Теория познания Бердяева представляет собой сознательный отказ от западноевропейской теории познания, и в частности от кантианской. Главный труд Бердяева в этой области — «О назначении че­ловека. Опыт парадоксальной этики» (немецкий пе­ревод вышел в 1935 году) открывается следующими рассуждениями: «Я не собираюсь начинать по не­мецкой традиции с гносеологического оправдания. Я хочу начать с гносеологического обвинения, вер­нее, с обвинения гносеологии. <...> Кто отдал свои силы гносеологии, тот редко доходит до онтоло­гии». Отправной точкой бердяевского философство­вания, которое должно привести к онтологии, явля­ется убеждение в том, что современная философия, насквозь рационалистическая, рабски покорная до­казательствам и претендующая на сверхличное, об­щее значение, есть результат грехопадения, то есть экзистенциального отрыва человека от Бога, а зна­чит, раздвоение и самоотчуждение человека. Если бы грехопадение не произошло фактически, процесс познания в области духа был бы столь же естествен­ным, как процесс дыхания в области физического существования. Но поскольку грехопадение про­изошло, познание стало трудноразрешимой пробле­мой.

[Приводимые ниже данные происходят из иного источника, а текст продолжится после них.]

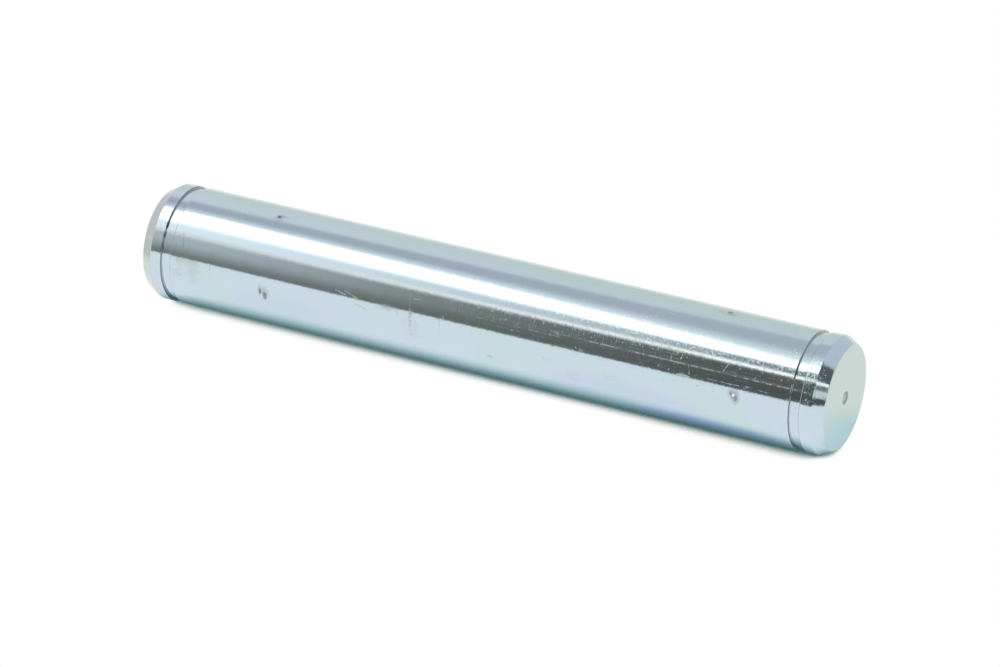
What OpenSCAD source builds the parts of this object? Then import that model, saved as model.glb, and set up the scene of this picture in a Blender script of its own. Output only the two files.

Центральным в бердяевской гносеологии является следующий тезис: «Дух во мне есть все бытие, дру­гого покоящегося в себе, отделенного от меня <бы- тия> нет. Допускать такое бытие — произвол и ил­люзия». Из этого тезиса следует, что адекватное познание бытия возможно лишь до тех пор, пока по­знаваемое имманентно познающему «я», не изгоняет­ся из него, будучи приниженным до отдельного от «я» предмета. Это понимание ситуации и акта позна­ния не позволяет Бердяеву называть, как издавна принято в языке философии, познаваемое бытие лю­бого рода объектом познания. Ведь оба понятия — предмет и объект — охватывают познаваемое, покоя­щееся в себе бытие, не зависящее от «я». Думаю, мы интерпретируем взгляд Бердяева углубленно, но вполне правильно, если сформулируем его так: по­знаваемое никогда не должно пониматься как ней­тральное «оно» и всегда должно пониматься как «ты», живущее в «я». Любопытный свет проливает на эту теорию высказывание Бердяева о том, что пра­вильный акт познания встречается, скорее, у детей или дикарей, о чем пишет Леви-Брюль, но не у фило­софов, которые исходят из предпосылки, что откры­вающийся им мир вещей и событий есть изначальная данность, а не результат раскола духовного «я» на субъект и объект, при котором бытие имманентного «я» изгоняется во «внешнее» пространственно-вре­менной действительности. Акт, в ходе которого бы­тие становится объектом, Бердяев называет объекти­вацией. Слово это вызывает кривотолки даже в родном русском языке, при переводе же на немецкий и вовсе вводит в заблуждение, так как Objektivierung означает не только превращение чего-то в объект, но одновременно и то, что это «что-то» приобретает ха­рактер объективного. Как раз это второе значение не­мецкого слова ни в коем случае не должно прини­маться во внимание, когда речь идет о бердяевской «объективации», ибо изгнание бытия из духовного «я» лишает изгнанное бытие объективного характе­ра, делает его совершенно субъективным. К счастью, на немецком языке можно выразить другим словом то, что разумеет Бердяев под объективацией, хотя термин этот и имеет несколько искусственный вид: Verobjektung. При объективации мира мир поневоле субъективируется, так как, согласно Бердяеву, объек­тивность может быть лишь там, где дух и бытие об­разуют нераздельное единство: «Дух во мне есть все бытие, и другого не существует».